Failover Pairs - A short Rant
Let’s cover the basics, if you’ve got two machines working as an identical failover pair then THEY SHOULD BE IDENTICAL. Adding services, hell, adding nearly anything, to only one of them is a mistake. You’ve now created a bias on which one you need running and you can no longer assume they’ll both do the same thing in the same situation. Which defeats the whole point of having them. This might seem obvious, but the number of people who break this simple rule never fail to make that pretty little vein in my neck dance.

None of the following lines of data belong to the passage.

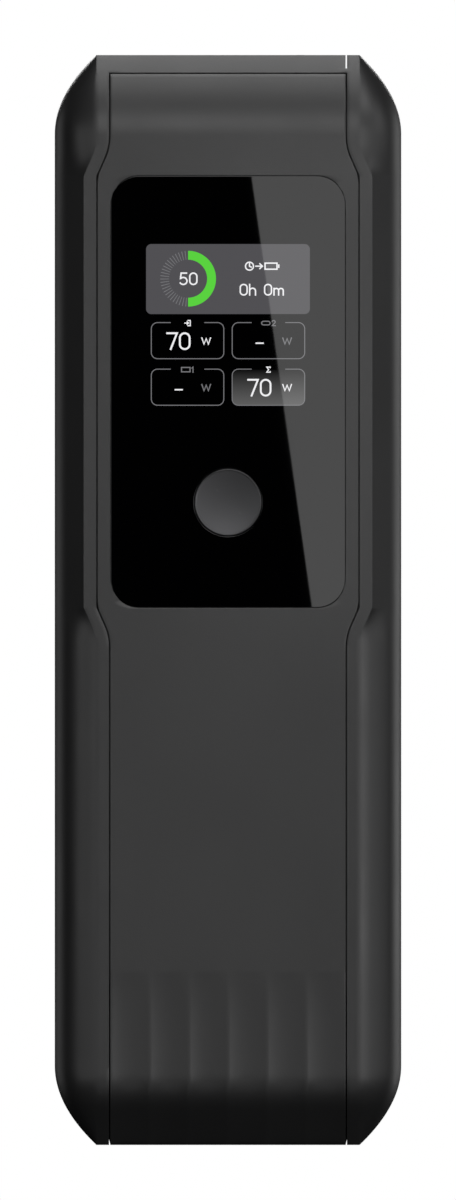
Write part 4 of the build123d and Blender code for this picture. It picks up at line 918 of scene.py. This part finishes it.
def make_sockets():
    """Socket shells, tongues and gold contacts."""
    steel, black, gold = plated_steel(), insert_black(), contact_gold()
    for name in ("usb_c_shell_1", "usb_c_shell_2", "usb_a_shell"):
        merged_copy(name, name + "_rim", steel, 0.06 * MM)
    for name in ("usb_c_insert_1", "usb_c_insert_2", "usb_a_insert"):
        merged_copy(name, name + "_tongue", black, 0.05 * MM)
    strips = []
    for name in ("usb_c_insert_1", "usb_c_insert_2"):
        low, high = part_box(name)
        middle, mouth = float(low[1] + high[1]) / 2, high[2]
        for side in (-1, 1):
            for i in range(C_CONTACTS):
                x, y = (i - (C_CONTACTS - 1) / 2) * C_PITCH, middle + side * C_OFFSET
                strips.append(contact_strip(x, y, C_WIDTH, mouth - C_START, mouth - C_END, side))
    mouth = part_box("usb_a_insert")[1][2]
    for i in range(A_CONTACTS):
        x = (i - (A_CONTACTS - 1) / 2) * A_PITCH
        strips.append(contact_strip(x, A_PLACE, A_WIDTH, mouth - A_START, mouth - A_END, -1))
    contacts = new_piece("socket_contacts", *apart(strips), BODY, "socket_steel", gold)
    thicken(contacts, 0.04 * MM)


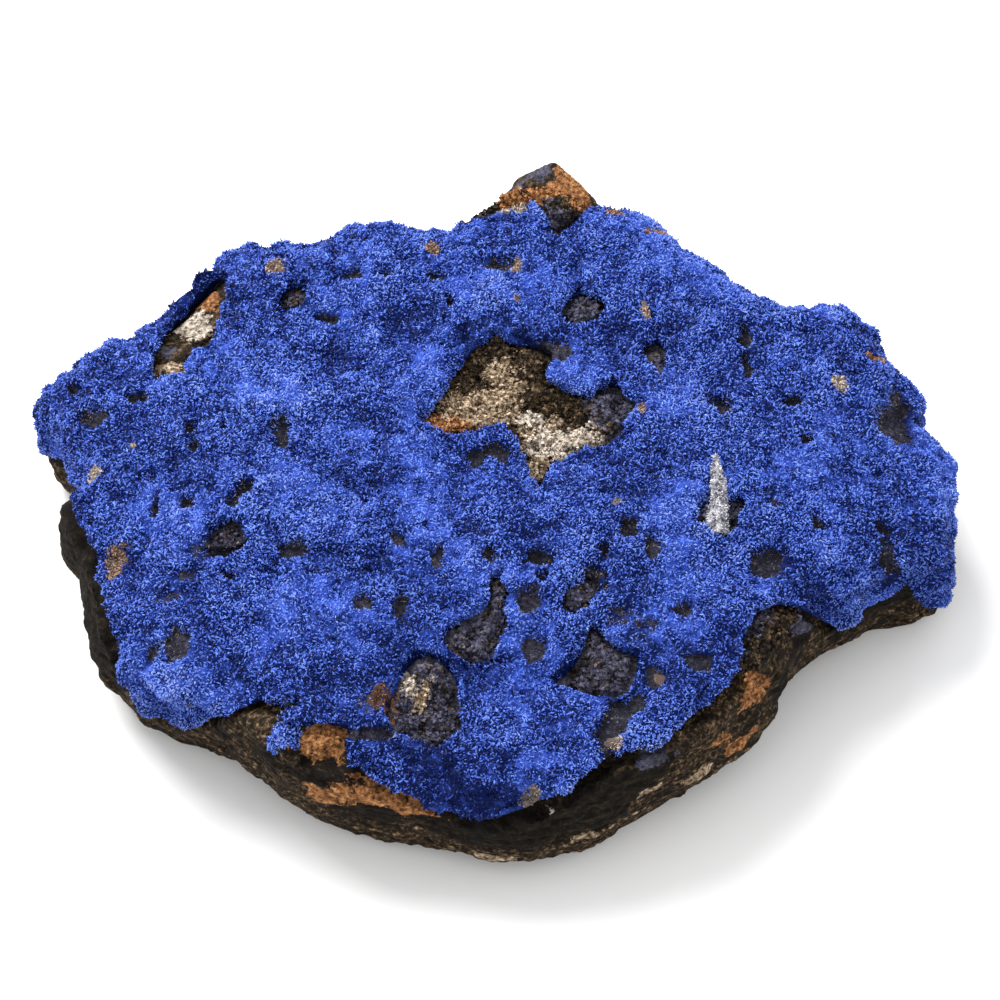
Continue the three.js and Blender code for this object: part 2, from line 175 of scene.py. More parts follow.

Now we’ll discuss testing the failover. You should do regular, scheduled and signed off, failover tests. It might be difficult to get permission for a test when everything is working. This is typically because people don’t have enough confidence in the technology, people and process - often accompanied by uncertainty about the length and impact of the outage. In a very chicken and egg style you can only get confidence by (successfully) performing the test and measuring the impact. You should have a staging setup that’ll let you perform the test as many times as you need to get it down pat. And then a couple more times just to be certain before you perform it in production.
This is also solves one of the related problems, things that happen rarely don’t get tested or explained and the documentation drifts out of sync with reality. You should have a set of machines in staging that the new guys can play with, these should be tested (with the documentation) on a set schedule.
An untested failover pair are a working machine and a hope - nothing more.